Product-Market Fit: Prototype/Process Design and MVP Develop...

Back to News & Events Product-Market Fit: Prototype/Process Design and MVP Development

Product-Market Fit: Prototype/Process Design and MVP Development

Event Date: May 30, 2026 | Uploaded: June 04, 2026 | By: SIT Admin

On May 30, 2026, the Institute Innovation Cell (IIC) and the Entrepreneurship Development Program (EDP) Cell, in association with the Department of Information Science and Engineering (ISE) and the Department of Computer Science and Design (CSD), organized a workshop titled “Product-Market Fit: Prototype/Process Design and MVP Development.”

The session was delivered by Mr. Aakash Natekar, Procurement Manager, Pradvi & Co., for the students of the ISE and CSD departments. The workshop focused on helping students understand the process of transforming innovative ideas into validated products through product-market fit analysis, prototype design, and minimum viable product (MVP) development.

Mr. Aakash Natekar began the session by explaining the concept of Product-Market Fit (PMF), emphasizing that successful products solve real customer problems and satisfy a genuine market need. He highlighted that many start-ups fail because they build products without validating whether customers actually need them. Students were introduced to the importance of identifying real pain points, understanding customer behavior, and validating ideas before investing significant development effort.

The workshop covered key topics such as customer discovery and research, market segmentation and targeting, competitive analysis, product vision and strategy, and methods for identifying the right problem to solve. The speaker discussed techniques such as user interviews, surveys, observational studies, and focus groups to gather meaningful customer insights. He also explained the importance of understanding target markets through demographic, geographic, behavioral, and psychographic segmentation.

A significant part of the session focused on prototype design and development. Students were introduced to different types of prototypes including paper prototypes, wireframes, clickable mockups, and functional prototypes. The speaker explained how prototypes help reduce development risk, gather early user feedback, clarify product vision, and accelerate innovation. A structured prototype design process involving goal definition, user identification, planning, building, testing, and iterative refinement was discussed in detail.

The workshop also introduced students to UI/UX fundamentals and process design concepts. Participants learned about designing intuitive user interfaces, creating effective user experiences, maintaining consistency, ensuring accessibility, and using flowcharts to model system processes before development. The importance of designing systems from the user's perspective was strongly emphasized.

Another major focus area was Minimum Viable Product (MVP) development. Mr. Natekar explained that an MVP is the smallest functional version of a product that can validate the most important business assumptions. He discussed the Build–Measure–Learn cycle, demonstrating how start-ups can continuously improve their products based on user feedback and performance metrics. Students were encouraged to focus on core features, gather real-world feedback, and avoid unnecessary complexity during early development stages.

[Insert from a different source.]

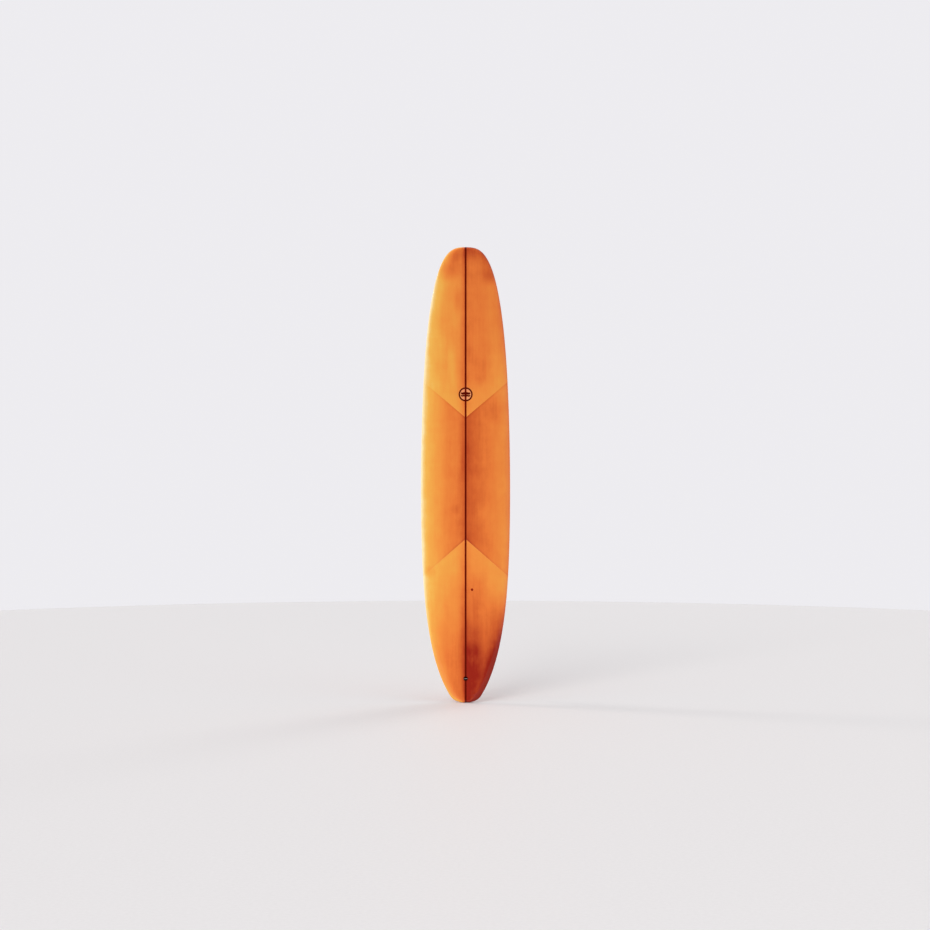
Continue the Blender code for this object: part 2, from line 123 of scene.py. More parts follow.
SCREW_HEAD = 0.0042
SCREW_HEAD_HEIGHT = 0.002
SCREW_LENGTH = 0.0153
PLATE_LENGTH = 0.012
PLATE_THICKNESS = 0.003
GAP = 0.0003

# --- Finer shapes than the CAD model's ---

FIT = 0.00015  # between a fitting and the resin round it
POCKET = (-0.03, 0.02)  # the cutters' reach, from under the resin to over it
ROW_STEP = 0.010  # between the skins' rows, along the board
CROWDING = [0.03 * (k / 14) ** 3 for k in range(14)]  # rows this far from where an outline closes
HALF_COLUMNS = 44  # of the deck's skins, on each side of the stringer
LAP_COLUMNS = np.array([0, 0.02, 0.05, 0.1, 0.18, 0.28, 0.4, 0.54, 0.68, 0.82, 0.92])  # lap line to rail
BOTTOM_COLUMNS = 27  # from the rail to the bottom's middle
GLASS_DEPTH = LAMINATE * 0.8  # clear of the foam
THIN_HULL = 0.02  # the bottom's glass thins where the hull is thinner than this
NORMAL_STEP = 0.0008
NO_WIDTH, NO_AREA = 1e-9, 1e-12
MERGE, DEGENERATE = 2e-6, 1e-8
SHARP, BLOCK_SHARP, CARVED_SHARP, BLADE_SHARP = 40, 25, 35, 60
FILLET_REACH = 0.45  # at most this share of an edge
CUTTER_EDGE = 0.0001
RIPPLE = 0.00008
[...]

The speaker further discussed Agile and Lean Startup methodologies, highlighting how iterative development, sprint planning, continuous feedback, and validated learning contribute to successful product development. Guidance was also provided on selecting appropriate technology stacks, creating user stories, maintaining repositories, testing prototypes, and documenting innovation projects.

The session concluded with an interactive discussion where students actively participated by asking questions related to product validation, prototype development, entrepreneurship, and start-up execution strategies. The workshop provided practical insights into innovation management and encouraged students to adopt a structured approach to developing technology-driven solutions.

The program received strong support from Dr. Shrinivasa Mayya D, Principal, and Prof. Sudarshan K, Head of the Department, ISE and CSD. The event was coordinated by Dr. Praveen Shemoy, IIC Coordinator, with support from Prof. Sowmya, Staff Advisor, AISE, and Prof. Archana D, Staff Advisor, ACODE.

Overall, the workshop provided students with a comprehensive understanding of product-market fit, prototype design, process modeling, and MVP development. It motivated participants to apply entrepreneurial thinking, validate ideas systematically, and build innovative solutions with greater confidence.